Katalog: Dürer, Cranach, Holbein. Die Entdeckung des Menschen: Das deutsche Porträt um 1500, Hirmer Verlag München 2011. Karl Schütz, der ehemalige Leiter der Gemäldegalerie des Kunsthistorischen Museums Wien und Kurator der Ausstellung hat im Katalog unter dem Tenor: „Das Unsichtbare sichtbar machen“ zum deutschen Porträt um 1500 eine Einführung verfaßt, in der die Funktionen des Abbildes noch einmal zusammengefaßt werden und der Hinweis erfolgt, was denn nun das Neue am Bildnis um 1500 sei und wie sich das bürgerliche Porträt aus einem der letzten Stifterbilder im alten Stil, Holbeins Darmstädter Madonna  entwickelt habe.

 

Stephan Kemperdick, der vor Jahren eine hervorragende Ausstellung des frühen Porträts in Basel gezeigt hatte, stellt im Katalog die Anfänge vor Dürer dar und betont darin, wie fließend die Übergänge sind und wie wenig jedes Bild von vorhinein als autonom gelten dürfe.
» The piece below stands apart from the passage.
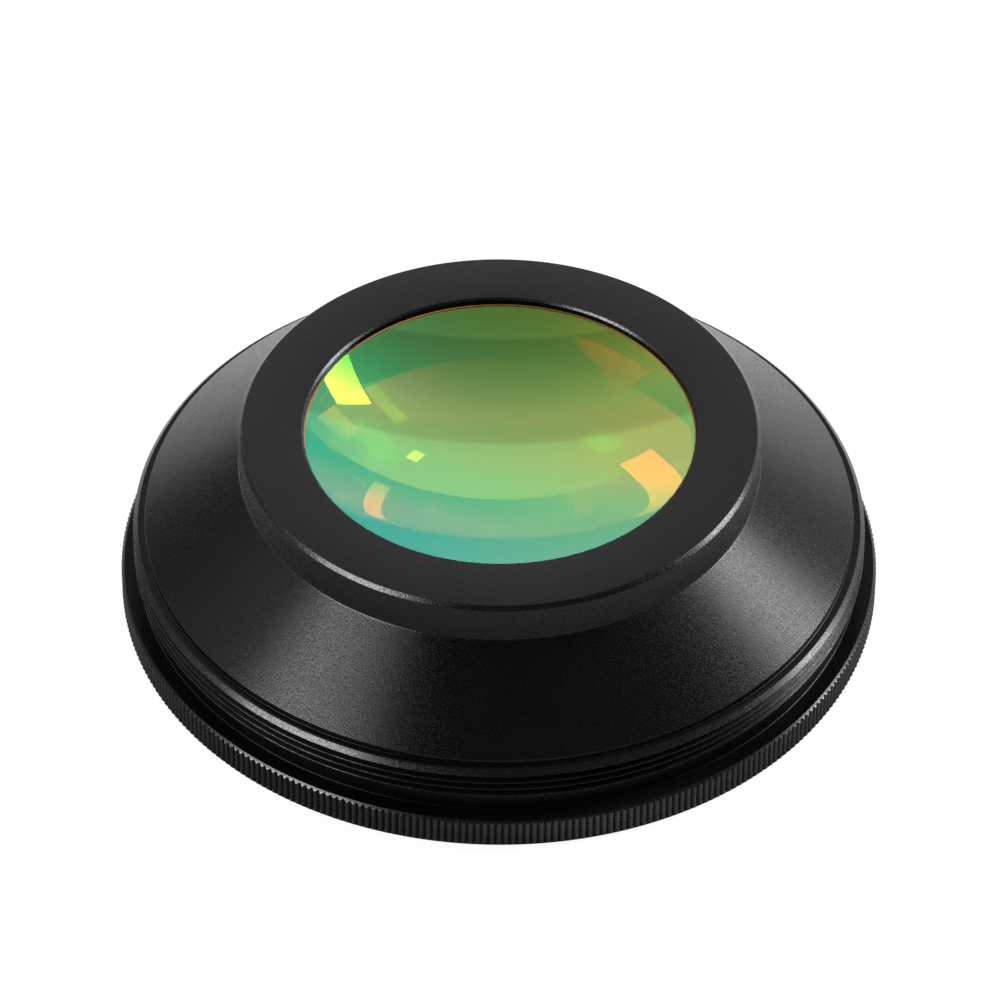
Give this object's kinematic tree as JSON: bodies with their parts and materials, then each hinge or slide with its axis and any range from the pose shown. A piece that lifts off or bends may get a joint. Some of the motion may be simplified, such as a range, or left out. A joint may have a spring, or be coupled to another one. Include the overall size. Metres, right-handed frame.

Karl Schütz nimmt sich Albrecht Dürer vor und Jochen Sander, Stellvertretender Direktor des Städel Frankfurt und ausgewiesener Holbeinkenner, bewertet dessen Baseler und Londoner Jahre. Insgesamt sind so zwölf Ausarbeitungen zu einzelnen Themenkomplexen der Ausstellung zustandegekommen, die jede für sich einen neuen Aspekt der Bildnisse aufzeigen. Den Aufsätzen sind die jeweiligen Bilder der Ausstellung eingruppiert, was sinnvoll ist und dennoch in der Katalogfunktion übersichtlich, weil numerisch folgend bleibt. Dies ist deshalb so zu betonen, weil auch nach dem Ende der Ausstellung dieser Katalog ein Standardwerk über das deutsche Bildnis um 1500 werden wird.